If William is incapacitated, Susan will have to file court papers to become his guardian; if he is dead, she will have to file to become his executor. Both processes take time. In the interim, Jackson will, at best, have the “right” decisions being made by unauthorized decision makers.

At worst, the company’s operations will come to a grinding halt due to a lack of authorized decision makers.

Neither possibility bodes well for the success of Jackson; this structure damages, rather than protects or enhances, its value.

Conclusion

In my experience, highlighting the current state focuses owners like William on the destructive inevitability of inaction. William will quickly grasp that perhaps the most critical business decision he will make is “if not you, then who?” William will understand the need to answer the eight critical governance questions.

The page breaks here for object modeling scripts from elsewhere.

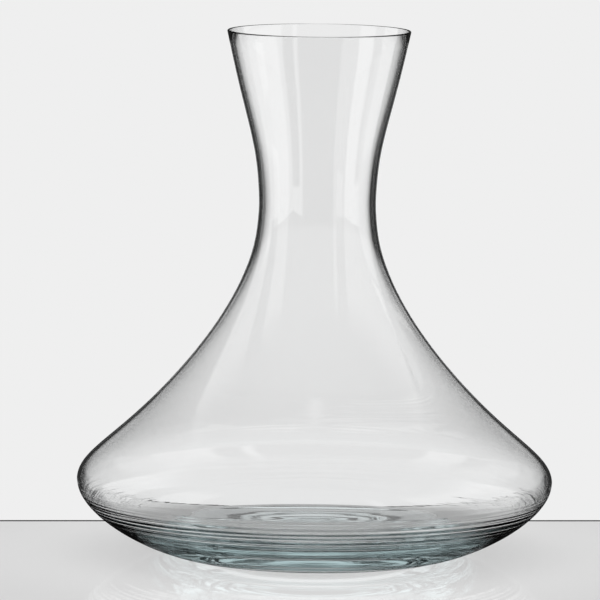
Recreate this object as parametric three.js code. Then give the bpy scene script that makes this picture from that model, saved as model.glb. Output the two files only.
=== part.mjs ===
import * as THREE from 'three';

// Wine decanter in clear glass: one blown vessel, a surface of revolution about Z.
// Millimetres, +Z up, origin on the axis in the plane that the foot stands on.
// The outer skin runs over five stations, foot, belly, shoulder, throat and mouth,
// with one cubic curve between each two. Angles are in degrees above the outward radius.

const HEIGHT = 227;
const FOOT_RADIUS = 60;
const BELLY_RADIUS = 103;
const BELLY_HEIGHT = 31.6;
const SHOULDER_RADIUS = 68.4;
const SHOULDER_HEIGHT = 68.9;
const THROAT_RADIUS = 25.3;
const THROAT_HEIGHT = 149.2;
const MOUTH_RADIUS = 39.6;

// Directions of the outer skin.
const UNDERSIDE_ANGLE = 12;
const SHOULDER_ANGLE = 134;
const MOUTH_ANGLE = 78;
const STRAIGHT_UP = 90;
const LEVEL = 0;

// How far each curve keeps to the direction at its two ends.
const UNDERSIDE_REACH = [18.6, 13];
const BELLY_REACH = [10, 30.6];
const SHOULDER_REACH = [23.1, 31.6];
const NECK_REACH = [29.4, 45];

// Thickness of the wall, square to the outer skin, and of the lip's round edge.
const BELLY_WALL = 1.4;
const SHOULDER_WALL = 1.1;
const THROAT_WALL = 1.1;
const MOUTH_WALL = 1;

// The thick bottom. Under it, a shallow hollow, nearly level in the middle. Inside,
// a low round pad, dished in the middle, whose rim drops to a groove in the heel.
const MIDDLE_RADIUS = 34;
const HOLLOW_RISE = 4.5;
const HOLLOW_EDGE_RISE = 3.5;
const RING_INNER_RADIUS = 57;
const PAD_HEIGHT = 12.4;
const PAD_RIM_RADIUS = 54;
const PAD_RIM_HEIGHT = 13.6;
const GROOVE_RADIUS = 66;
const GROOVE_HEIGHT = 7.5;

const HOLLOW_MIDDLE_ANGLE = -3;
const HOLLOW_SIDE_ANGLE = -9;
const RING_INNER_ANGLE = -8;
const DISH_ANGLE = 3;
const PAD_RIM_ANGLE = -5;
const GROOVE_ANGLE = 8;

const MIDDLE_REACH = [11, 11];
const SIDE_REACH = [7, 7];
const PAD_EDGE_REACH = [6, 5];
const HEEL_REACH = [12, 12];

// Fineness of the facets.
const SIDES = 64;
const HOLLOW_STEPS = 4;
const PAD_STEPS = 5;
const UNDERSIDE_STEPS = 8;
const BELLY_STEPS = 9;
const SHOULDER_STEPS = 6;
const NECK_STEPS = 6;
const LIP_STEPS = 4;

const GLASS_COLOUR = 0xe6f0ee;

function point(radius, height) {
  return new THREE.Vector2(radius, height);
}

function direction(degrees) {
  const angle = THREE.MathUtils.degToRad(degrees);
  return point(Math.cos(angle), Math.sin(angle));
}

// The cubic curve that leaves one station and enters the next at the given angles.
function curveBetween(start, startAngle, end, endAngle, [startReach, endReach]) {
  const startControl = direction(startAngle).multiplyScalar(startReach).add(start);
  const endControl = direction(endAngle).multiplyScalar(-endReach).add(end);
  return new THREE.CubicBezierCurve(start, startControl, endControl, end);
}

// The points of curves that follow one another, without a double point where they meet.
function pointsAlong(curves, steps) {
  return curves.flatMap((curve, index) => curve.getPoints(steps).slice(index === 0 ? 0 : 1));
}

// The inner skin beside one curve of the outer skin, as its wall goes from one
// thickness to another.
function innerSkin(curve, startWall, endWall, steps) {
  const points = [];
  for (let step = 0; step <= steps; step += 1) {
    const share = step / steps;
    const tangent = curve.getTangent(share);
    const inward = point(-tangent.y, tangent.x);
    const wall = THREE.MathUtils.lerp(startWall, endWall, share);
    points.push(curve.getPoint(share).addScaledVector(inward, wall));
  }
  return points;
}

// The lip's half round, from the outer skin over the top to the inner skin.
function lipRound(outerEdge, innerEdge) {
  const centre = outerEdge.clone().add(innerEdge).multiplyScalar(0.5);
  const points = [];
  for (let step = 1; step < LIP_STEPS; step += 1) {
    const turn = Math.PI * step / LIP_STEPS;
    points.push(outerEdge.clone().rotateAround(centre, turn));
  }
  return points;
}

function vesselOutline() {
  const lipRise = MOUTH_WALL / 2 * (1 + Math.cos(THREE.MathUtils.degToRad(MOUTH_ANGLE)));
  const foot = point(FOOT_RADIUS, 0);
  const belly = point(BELLY_RADIUS, BELLY_HEIGHT);
  const shoulder = point(SHOULDER_RADIUS, SHOULDER_HEIGHT);
  const throat = point(THROAT_RADIUS, THROAT_HEIGHT);
  const mouth = point(MOUTH_RADIUS, HEIGHT - lipRise);

  const ring = point(RING_INNER_RADIUS, 0);
  const hollowEdge = point(MIDDLE_RADIUS, HOLLOW_EDGE_RISE);
  const hollow = [
    curveBetween(point(0, HOLLOW_RISE), LEVEL, hollowEdge, HOLLOW_MIDDLE_ANGLE, MIDDLE_REACH),
    curveBetween(hollowEdge, HOLLOW_SIDE_ANGLE, ring, RING_INNER_ANGLE, SIDE_REACH),
  ];
  const underside = curveBetween(foot, UNDERSIDE_ANGLE, belly, STRAIGHT_UP, UNDERSIDE_REACH);
  const side = curveBetween(belly, STRAIGHT_UP, shoulder, SHOULDER_ANGLE, BELLY_REACH);
  const slope = curveBetween(shoulder, SHOULDER_ANGLE, throat, STRAIGHT_UP, SHOULDER_REACH);
  const neck = curveBetween(throat, STRAIGHT_UP, mouth, MOUTH_ANGLE, NECK_REACH);

  const neckInside = innerSkin(neck, THROAT_WALL, MOUTH_WALL, NECK_STEPS).reverse();
  const slopeInside = innerSkin(slope, SHOULDER_WALL, THROAT_WALL, SHOULDER_STEPS).reverse();
  const sideInside = innerSkin(side, BELLY_WALL, SHOULDER_WALL, BELLY_STEPS).reverse();

  const dishEdge = point(MIDDLE_RADIUS, PAD_HEIGHT);
  const padRim = point(PAD_RIM_RADIUS, PAD_RIM_HEIGHT);
  const groove = point(GROOVE_RADIUS, GROOVE_HEIGHT);
  const pad = [
    curveBetween(point(0, PAD_HEIGHT), LEVEL, dishEdge, LEVEL, MIDDLE_REACH),
    curveBetween(dishEdge, DISH_ANGLE, padRim, PAD_RIM_ANGLE, SIDE_REACH),
    curveBetween(padRim, PAD_RIM_ANGLE, groove, GROOVE_ANGLE, PAD_EDGE_REACH),
  ];
  const heel = curveBetween(groove, GROOVE_ANGLE, sideInside.at(-1), STRAIGHT_UP, HEEL_REACH);

  return [
    ...pointsAlong(hollow, HOLLOW_STEPS),
    ...pointsAlong([underside], UNDERSIDE_STEPS),
    ...pointsAlong([side], BELLY_STEPS).slice(1),
    ...pointsAlong([slope], SHOULDER_STEPS).slice(1),
    ...pointsAlong([neck], NECK_STEPS).slice(1),
    ...lipRound(mouth, neckInside[0]),
    ...neckInside,
    ...slopeInside.slice(1),
    ...sideInside.slice(1),
    ...pointsAlong([heel], UNDERSIDE_STEPS).reverse().slice(1),
    ...pointsAlong(pad, PAD_STEPS).reverse().slice(1),
  ];
}

function vessel() {
  const glass = new THREE.MeshStandardMaterial({
    color: GLASS_COLOUR,
    roughness: 0.03,
    metalness: 0,
    transparent: true,
    opacity: 0.3,
  });
  const geometry = new THREE.LatheGeometry(vesselOutline(), SIDES);
  geometry.rotateX(Math.PI / 2);
  const mesh = new THREE.Mesh(geometry, glass);
  mesh.name = 'glass_vessel';
  return mesh;
}

const decanter = new THREE.Group();
decanter.add(vessel());

export default decanter;
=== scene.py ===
"""A clear glass wine decanter on a pale gloss table.

The light is not the same all round. It is set for the azimuths 0, 45, 90 and 225, and from
others, such as 180 and 315, the neck and the shoulders come out nearly black.
"""
import math

import bmesh
import bpy
from mathutils import Euler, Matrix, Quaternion, Vector


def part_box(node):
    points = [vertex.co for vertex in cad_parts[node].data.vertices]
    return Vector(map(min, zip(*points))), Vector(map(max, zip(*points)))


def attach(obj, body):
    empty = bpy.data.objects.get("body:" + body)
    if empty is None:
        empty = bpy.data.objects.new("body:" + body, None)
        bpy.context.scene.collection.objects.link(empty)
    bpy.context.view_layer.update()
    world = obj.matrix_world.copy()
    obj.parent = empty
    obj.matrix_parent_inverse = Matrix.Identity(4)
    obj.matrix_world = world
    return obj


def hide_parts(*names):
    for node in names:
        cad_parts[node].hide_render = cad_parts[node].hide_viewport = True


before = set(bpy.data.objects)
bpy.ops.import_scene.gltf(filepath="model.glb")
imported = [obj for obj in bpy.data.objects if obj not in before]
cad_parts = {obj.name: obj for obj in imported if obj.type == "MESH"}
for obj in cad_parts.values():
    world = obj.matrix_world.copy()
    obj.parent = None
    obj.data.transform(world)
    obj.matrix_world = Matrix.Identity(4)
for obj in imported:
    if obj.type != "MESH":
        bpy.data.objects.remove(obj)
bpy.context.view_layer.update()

NODE = "glass_vessel"

# The object's greatest radius, from the frame, in metres.
LOW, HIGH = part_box(NODE)
RADIUS = (HIGH[0] - LOW[0]) / 2

# The fine surface: facets round the axis, and steps between two points of the CAD outline.
SIDES = 192
STEPS = 4
ON_AXIS = 1e-6

# The camera: far back, a little above the rim, and turned by a small roll.
CAMERA_DISTANCE = 2.8
CAMERA_HEIGHT = 0.433
AIM = Vector((-0.0071, 0.0, 0.110))
ROLL = math.radians(0.61)
HALF_VIEW = math.radians(2.636)

# The table: a slab with its back edge just behind the foot, and a dark strip along that edge, a
# painted shadow of the gap behind it.
# A smaller slab, a little below its top, stands in for it in mirrored light.
TABLE_BACK = 0.090
TABLE_FRONT = -0.40
TABLE_HALF_WIDTH = 0.45
TABLE_THICKNESS = 0.012
TABLE_TURN = math.radians(4.2)
TABLE_GAP = 0.0002
SHADOW_STRIP_WIDTH = 0.0035
SHADOW_STRIP_THICKNESS = 0.001
NEAR_HALF_WIDTH = 0.16
NEAR_DROP = 0.001


# ---------------------------------------------------------------- outline and surface

def cad_outline():
    """The CAD solid's outline in the plane through its axis, as (radius, height) points.

    It runs from the middle of the underside, round the outside, over the lip and down to the
    middle of the floor.
    """
    shape = bmesh.new()
    shape.from_mesh(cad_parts[NODE].data)
    bmesh.ops.remove_doubles(shape, verts=shape.verts, dist=ON_AXIS)
    on_axis = [v for v in shape.verts if math.hypot(v.co.x, v.co.y) < ON_AXIS]
    here, end = sorted(on_axis, key=lambda v: v.co.z)
    path = [here]
    while here is not end:
        ahead = [
            far for far in (edge.other_vert(here) for edge in here.link_edges)
            if abs(far.co.y) < ON_AXIS and (far.co.x > ON_AXIS or far is end) and far not in path
        ]
        here = ahead[0]
        path.append(here)
    points = [(v.co.x, v.co.z) for v in path]
    shape.free()
    return points


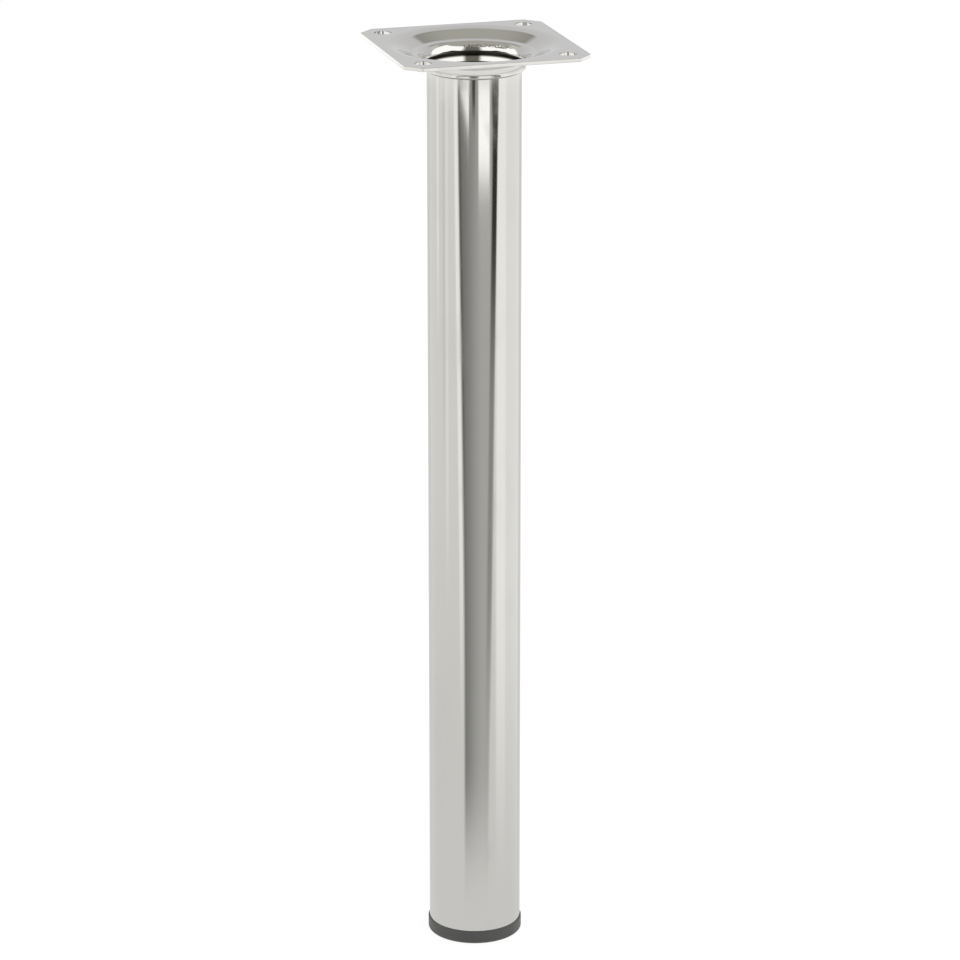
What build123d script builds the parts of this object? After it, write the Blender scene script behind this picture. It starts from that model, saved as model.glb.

Those answers, contained in the Business Continuation Plan, will then lead to next steps including amendments of the bylaws and drafting of commensurate estate planning documents that empower the right decision makers upon William’s death or incapacity.

Inevitably, this focus on protecting Jackson in the case of an emergency will get William to start thinking more acutely about the value of Jackson, his impact on that value and the realization that the tightness of his control is adversely related to the value of Jackson to him and his family.

That focus on the value of Jackson, now and in the future, is at the crux of what we will focus on in part three of the planning process: crafting the financial plan.